Friday, August 17, 2012

American Airlines creditors urge union employees to agree to new labor contracts

The creditors’ committee of American Airlines (AA) parent AMR Corp. issued a stark warning to AA pilots and other unionized employees of the carrier and regional affiliate American Eagle to “promptly” reach consensual agreements with management on new labor contracts.

The creditors’ committee, in a lengthy statement issued after its labor subcommittee met Thursday, said AA and Eagle workers “should not misinterpret” the decision by a US bankruptcy judge to deny AA’s request to terminate its labor contract with its pilots.

“Contrary to initial press reports, the court upheld [AA’s] motion in its entirety, except for two specific contract proposals relating to codesharing and pilot furloughs,” the committee stated. “These proposals have already been modified by the company in the recent [tentative] agreement voted on by American’s pilots [rejected 61%-39%] and the committee believes that the court will promptly sustain the company’s position when the court considers the company’s revised motion [expected to contain language similar to the tentative agreement] in early September.”

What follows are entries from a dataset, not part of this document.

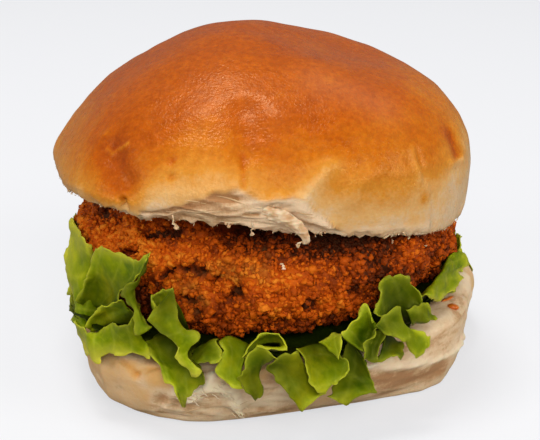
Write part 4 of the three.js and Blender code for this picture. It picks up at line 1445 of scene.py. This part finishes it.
tones = np.clip(thread_random.normal(0.6, 0.1, len(upper_paths)), 0, 1)
upper_threads = thread_mesh("upper_threads", upper_paths, widths, tones)
dressed(upper_threads, thread_material, "bun_crumb")

# ---- Hanging flap --------------------------------------------------------------------------------
# A flap of white crumb half torn off the lip. Its strands are still grown together, and it curls
# out and down in front of the patty.

FLAP_SPACING = 0.27
flap_widths = thread_random.uniform(1.3, 1.8, FLAP_STRANDS)
crumb_flap = thread_mesh(
    "crumb_flap", flap_paths[:FLAP_STRANDS], flap_widths, np.zeros(FLAP_STRANDS), 0.8, 8
)
made_fine(crumb_flap, FLAP_SPACING, 2)
p = points_of(crumb_flap)
frayed = 0.1 * fibres(p, 6, 0.6, 67, 2) + 0.09 * lumps(p, 1.2, 69, 2)
move_to(crumb_flap, p + normals_of(crumb_flap) * frayed[:, None])
# Paler where the crumb stands out and darker in the grooves, as painted light and shade.
paint(crumb_flap, "tone_and_light", np.clip(0.66 + 1.4 * frayed + 0.12 * lumps(p, 1.8, 68, 2), 0, 1))
dressed(crumb_flap, thread_material, "bun_crumb")

# ---- Ragged cut edge -----------------------------------------------------------------------------
# Small bits and short shreds of crumb that the knife left standing along the cut edge of the upper
# half. Three longer shreds hang at the front, each with a knot of crumb at its end.

HANGING = (
    [
        (-20.2, -50.2, 54.8), (-19.9, -50.6, 53.8), (-20.0, -50.8, 53.1), (-19.3, -50.9, 52.5),
        (-19.4, -50.9, 52.0),
    ],
    [(-2.3, -50.2, 53.2), (-2.5, -50.3, 52.5), (-2.3, -50.3, 51.7), (-2.6, -50.3, 51.0), (-2.6, -50.2, 50.4)],
    [(9.2, -48.6, 47.9), (8.6, -48.6, 47.6), (8.2, -48.7, 47.5), (7.9, -48.7, 47.3), (7.6, -48.7, 47.0)],
)
KNOTS = [(-19.4, -50.9, 51.9), (-2.6, -50.2, 50.2), (7.6, -48.7, 47.0), (9.4, -48.4, 47.6)]
EDGE_BITS, BITS_IN_KNOT, SHORT_SHREDS = 900, 4, 60

cut_edge = worn[lowest]
picked = thread_random.integers(0, BEARINGS, EDGE_BITS)
ragged = rise(lumps(cut_edge, 3.5, 63, 2), 0.0, 0.9)[picked]
bit_places = cut_edge[picked] + thread_random.normal(size=(EDGE_BITS, 3)) * (0.3, 0.3, 0.25)
bit_sizes = (0.14 + 0.26 * thread_random.random(EDGE_BITS) ** 1.6) * (0.3 + 0.9 * ragged)
knots = np.repeat(KNOTS, BITS_IN_KNOT, axis=0)
bit_places = np.vstack([bit_places, knots + thread_random.normal(size=knots.shape) * 0.22])
bit_sizes = np.append(bit_sizes, thread_random.uniform(0.25, 0.42, len(knots)))
bit_tones = np.clip(thread_random.normal(0.55, 0.1, len(bit_sizes)), 0, 1)
edge_bits = scatter("edge_bits", bit_places, bit_sizes, bit_tones, thread_random)
dressed(edge_bits, thread_material, "bun_crumb")

shreds = []
shred_widths = []
for place in cut_edge[thread_random.integers(0, BEARINGS, SHORT_SHREDS)]:
    outwards = np.array([place[0], place[1], 0]) / np.hypot(place[0], place[1])
    sideways = np.array([-outwards[1], outwards[0], 0])
    long = thread_random.uniform(0.4, 1.1)
    lean = sideways * thread_random.normal() * 0.7 - outwards * thread_random.uniform(0, 0.5)
    steps = np.linspace(0, 1, 5)[:, None]
    curl = sideways * thread_random.normal() * 0.5
    shreds.append(place + steps * long * (lean + (0, 0, -0.8)) + curl * steps**2)
    shred_widths.append(thread_random.uniform(0.2, 0.45))
for path in HANGING:
    for _ in range(3):
        shreds.append(np.array(path) + thread_random.normal(size=(5, 3)) * 0.12)
        shred_widths.append(0.4)
shred_tones = np.clip(thread_random.normal(0.7, 0.18, len(shreds)), 0, 1)
edge_shreds = thread_mesh("edge_shreds", shreds, shred_widths, shred_tones)
dressed(edge_shreds, thread_material, "bun_crumb")
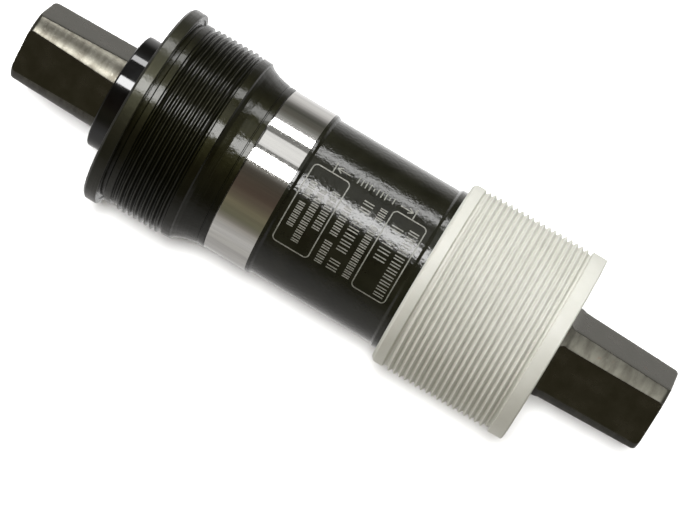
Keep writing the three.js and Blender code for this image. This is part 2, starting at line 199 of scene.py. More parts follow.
def rounded(corners, steps=FILLET_STEPS):
    """Rounds the corners of a closed outline of (station, radius, fillet, key, zone).

    A support row close to each end of a fillet keeps smooth shading from bending the flats
    beside it.
    """
    out = []
    count = len(corners)
    for i, (a, r, fillet, key, zone) in enumerate(corners):
        here = np.array([a, r], float)
        before = np.array(corners[i - 1][:2], float) - here
        after = np.array(corners[(i + 1) % count][:2], float) - here
        before_length, after_length = np.linalg.norm(before), np.linalg.norm(after)
        if not fillet:
            out.append((a, r, key, zone))
            continue
        u, v = before / before_length, after / after_length
        half = math.acos(max(-1, min(1, float(u @ v)))) / 2
        reach = min(fillet / math.tan(half), LONGEST_REACH * min(before_length, after_length))
        radius = reach * math.tan(half)
        bisector = (u + v) / np.linalg.norm(u + v)
        centre = here + bisector * radius / math.sin(half)
        start, end = here + u * reach - centre, here + v * reach - centre
        sweep = math.pi - 2 * half
        lead = here + u * (reach + min(SUPPORT, SUPPORT_SHARE * before_length))
        tail = here + v * (reach + min(SUPPORT, SUPPORT_SHARE * after_length))
        out.append((lead[0], lead[1], "", corners[i - 1][4]))
        for k in range(steps + 1):
            t = k / steps
            arc = (math.sin((1 - t) * sweep) * start + math.sin(t * sweep) * end) / math.sin(sweep)
            out.append((centre[0] + arc[0], centre[1] + arc[1], key, zone))
        out.append((tail[0], tail[1], "", zone))
    return out


def c(a, r, fillet=0.0, key="", zone=0):
    """A corner of an outline. A key says what follows it: thread or spline."""
    return (a, r, fillet, key, zone)


def divided(outline, key, step):
    """Cuts the stretches that start at a point with this key into lengths of at most step."""
    out = []
    for i, point in enumerate(outline):
        out.append(point)
        following = outline[(i + 1) % len(outline)]
        if point[2] != key or following[2] != key:
            continue
        pieces = math.ceil(math.hypot(following[0] - point[0], following[1] - point[1]) / step)
        for k in range(1, pieces):
            t = k / pieces
            a = point[0] + (following[0] - point[0]) * t
            r = point[1] + (following[1] - point[1]) * t
            out.append((a, r, key, point[3]))
    return out


def ring(name, corners, materials, count, steps=FILLET_STEPS):
    """A plain turned ring with rounded corners."""
    angles = even_angles(count)
    rows = [[a, angles, np.full(count, r), zone] for a, r, _, zone in rounded(corners, steps)]
    return skin(name, rows, materials)


# ------------------------------------------------------------------ threads and splines

def ramp(x):
    """Rises smoothly from 0 to 1."""
    x = np.clip(x, 0, 1)
    return x * x * (3 - 2 * x)


FLANK_START, FLANK_END = 0.08, 0.9      # of half a pitch, from the crest
ROUNDING = 0.12                         # of the thread's height, at the crest and at the root
FADE_IN, FADE_OUT = 0.9, 0.6            # pitches


def thread_height(a, angles, first_crest, hand, pitch, start, end):
    """Height of a thread, 0 at the root to 1 at the crest. hand is 1 for right and -1 for left."""
    phase = (a - first_crest) / pitch + hand * angles / TAU
    wave = np.abs((phase + 0.5) % 1 - 0.5) * 2
    flank = np.clip((FLANK_END - wave) / (FLANK_END - FLANK_START), 0, 1)
    low, high = ramp(ROUNDING), ramp(1 - ROUNDING)
    height = (ramp(flank * (1 - 2 * ROUNDING) + ROUNDING) - low) / (high - low)
    fade = ramp((a - start) / (FADE_IN * pitch)) * ramp((end - a) / (FADE_OUT * pitch))
    return np.clip(height, 0, 1) * fade


SPLINE_PERIOD = TAU / SPLINES
HALF_NOTCH = math.asin(SPLINE_WIDTH / 2 / SPLINE_MINOR_R)
THREAD_ROWS = 16              # to a pitch


def spline_angles():
    """Columns for a splined recess: close together at the sides of each notch."""
    side = math.radians(0.06)
    plain = (SPLINE_PERIOD / 2 - HALF_NOTCH) / 3
    offsets = [-HALF_NOTCH + side, -HALF_NOTCH / 2, 0,
               HALF_NOTCH / 2, HALF_NOTCH - side, HALF_NOTCH + side]
    offsets += [HALF_NOTCH + plain * k for k in range(1, 6)] + [SPLINE_PERIOD - HALF_NOTCH - side]
    return np.array([i * SPLINE_PERIOD + o for i in range(SPLINES) for o in offsets])


def in_notch(angles):
    """1 where an angle falls in a notch, and 0 elsewhere."""
    offset = np.abs((angles + SPLINE_PERIOD / 2) % SPLINE_PERIOD - SPLINE_PERIOD / 2)
    return (offset < HALF_NOTCH).astype(float)


def cup_rows(corners, first_crest, hand, thread_start, thread_end):
    """Rows of a threaded and splined cup from its outline."""
    angles = spline_angles()
    outline = divided(rounded(corners), "thread", PITCH / THREAD_ROWS)
    notch = in_notch(angles) * (SPLINE_MAJOR_R - SPLINE_MINOR_R)
    rows = []
    for a, r, key, zone in outline:
        radii = np.full(len(angles), float(r))
        if key == "thread":
            height = thread_height(a, angles, first_crest, hand, PITCH, thread_start, thread_end)
            radii = radii + height * (THREAD_CREST_R - THREAD_ROOT_R)
        if key == "spline":
            radii = radii + notch
        rows.append([a, angles, radii, zone])
    return rows


# ------------------------------------------------------------------ material helpers

def new_material(name):
    material = bpy.data.materials.new(name)
    material.use_nodes = True
    nodes = material.node_tree.nodes
    return material, nodes, material.node_tree.links, nodes["Principled BSDF"]


def object_noise(nodes, links, scale, detail, stretch=(1, 1, 1), roughness=0.55):
    """Noise that is fixed to the object, stretched by unequal scales."""
    where = nodes.new("ShaderNodeTexCoord")
    mapping = nodes.new("ShaderNodeMapping")
    mapping.inputs["Scale"].default_value = stretch
    noise = nodes.new("ShaderNodeTexNoise")
    noise.inputs["Scale"].default_value = scale
    noise.inputs["Detail"].default_value = detail
    noise.inputs["Roughness"].default_value = roughness
    links.new(where.outputs["Object"], mapping.inputs["Vector"])
    links.new(mapping.outputs["Vector"], noise.inputs["Vector"])
    return noise.outputs["Fac"]


def spread(nodes, links, value, low, high, to_low, to_high):
    """A value mapped from the range low to high onto another range, and held at its ends."""
    node = nodes.new("ShaderNodeMapRange")
    node.inputs["From Min"].default_value = low
    node.inputs["From Max"].default_value = high
    node.inputs["To Min"].default_value = to_low
    node.inputs["To Max"].default_value = to_high
    links.new(value, node.inputs["Value"])
    return node.outputs["Result"]


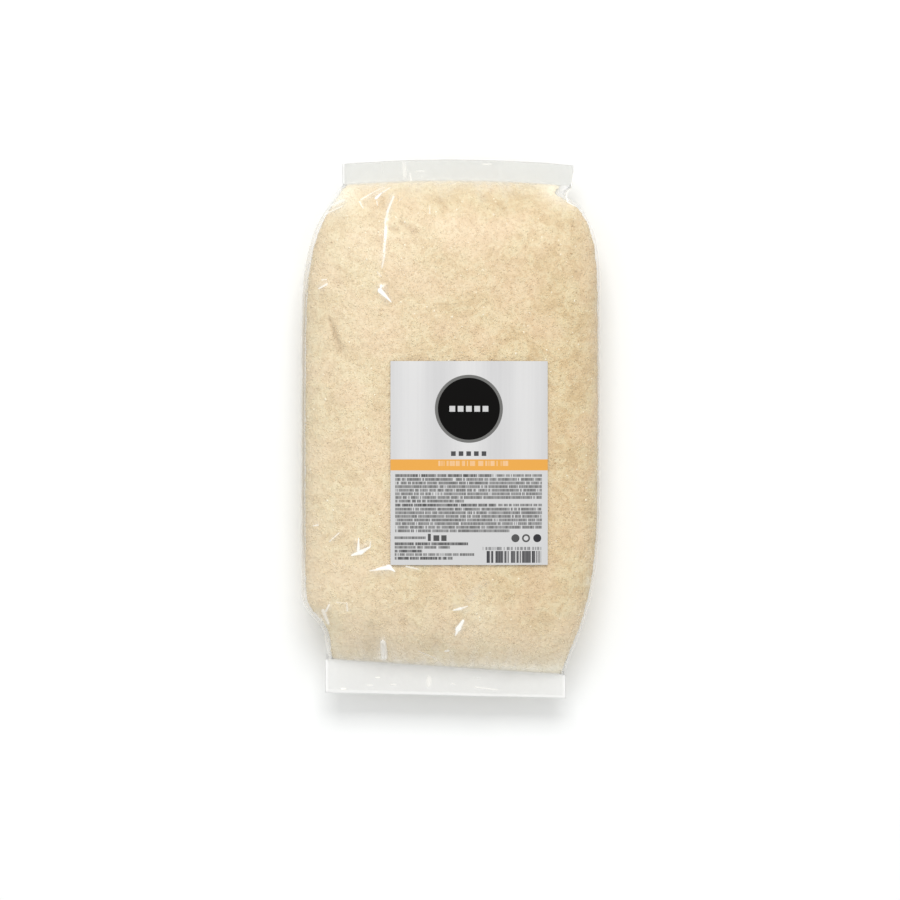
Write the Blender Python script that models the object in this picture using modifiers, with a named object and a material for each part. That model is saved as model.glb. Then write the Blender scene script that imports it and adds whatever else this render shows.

The committee emphasized it has “concluded that there is no additional economic value beyond the current company offers that can be provided to the company’s labor organizations without endangering AMR’s reorganization and the rights and economic interests of nonunion creditors and parties in interest. Accordingly, the committee … will oppose any new efforts to transfer additional economic value from general unsecured creditors to American’s unionized employees.”

It noted the pilots and other work groups are being offered equity stakes in the company, but warned that continuing to reject management’s offers will likely result in no equity for the workers. “The committee will not support equity stakes or claims for any labor organization that does not ratify a collective bargaining agreement nor will the committee support any further economic value to labor organizations beyond the current proposals,” it said.

Early next month, the court is expected to consider and rule on AA’s revised request to abrogate the labor contract for its 10,000 pilots if no consensual accord has been reached.